Gibson pointed out that in particularly important marathons, such as the Olympic trials, a blue line is painted on the course to mark exactly where it was measured. If athletes follow the blue line, they automatically cut all of the tangents and run the shortest possible distance.
Slusser, who checked with a course official at the turn to make sure she was going the right way, said the course could have been marked more clearly, perhaps with cones, to make it impossible to go another direction.
Which is just the kind of solution race director Larry Grollman is preparing. "There's some things around Heinz Field that we want to mark better," he said. "That's part of the learning curve that you go through."
Although the marathon included the second-most competitors since UPMC took over title sponsorship in 1995 and enjoyed some of the best weather in the 18-year history of the event, it was plagued with a couple of mistakes.
Besides the controversial finish, the 5K race started seven minutes early -- something everyone, including Grollman, agreed was inexcusable -- and an inadvertent error by a timing official resulted in some marathoners' times being published as 31 minutes faster than they actually finished.
Rachel Remaley, one of the affected runners, was disappointed for two reasons. She wanted to save the newspaper for her scrapbook, something she won't do now because her time and place were wrong, and she felt sorry for the people who had actually finished in 3 hours, 55 minutes.
"I'm listed in the paper at what I consider to be a very high place for finishing, and there were people who were accurately in the paper but appear to have done worse than I did even though they didn't," she said.

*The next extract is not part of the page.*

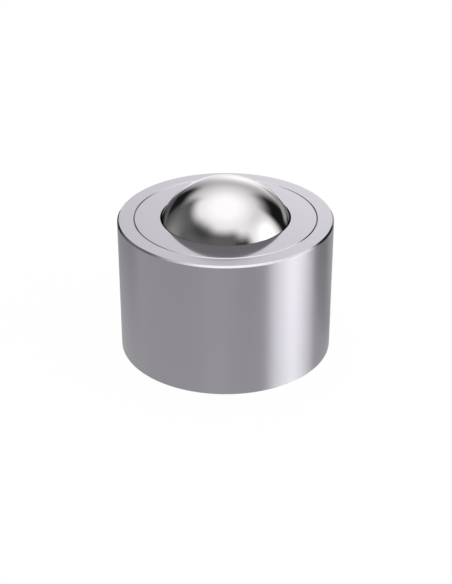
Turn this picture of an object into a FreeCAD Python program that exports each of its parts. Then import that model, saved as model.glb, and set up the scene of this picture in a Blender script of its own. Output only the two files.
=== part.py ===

The timing error was corrected as soon as Grollman was able to reach the timing official, Ann Gault, who was on her way home to Michigan and unavailable when it was discovered.
In a note with the corrected results, Gault said she was in the process of adjusting the times for relay runners who had completed the entire marathon while the timing tent was being dismantled; in the confusion, she pushed some incorrect buttons.
Grollman doesn't think the errors detracted from the entire marathon experience. Most runners appeared to like the new course, particularly seeing themselves on the Jumbotron as they entered the stadium. He was pleased that the marathon was the highest-rated sporting event on local television Sunday, beating the Pirates' game, and that the Rooney family has invited the marathon to use Heinz Field again.
Whether that's a possibility depends on the Major League Baseball schedule. If the Pirates have an afternoon game, the marathon can't finish at Heinz Field.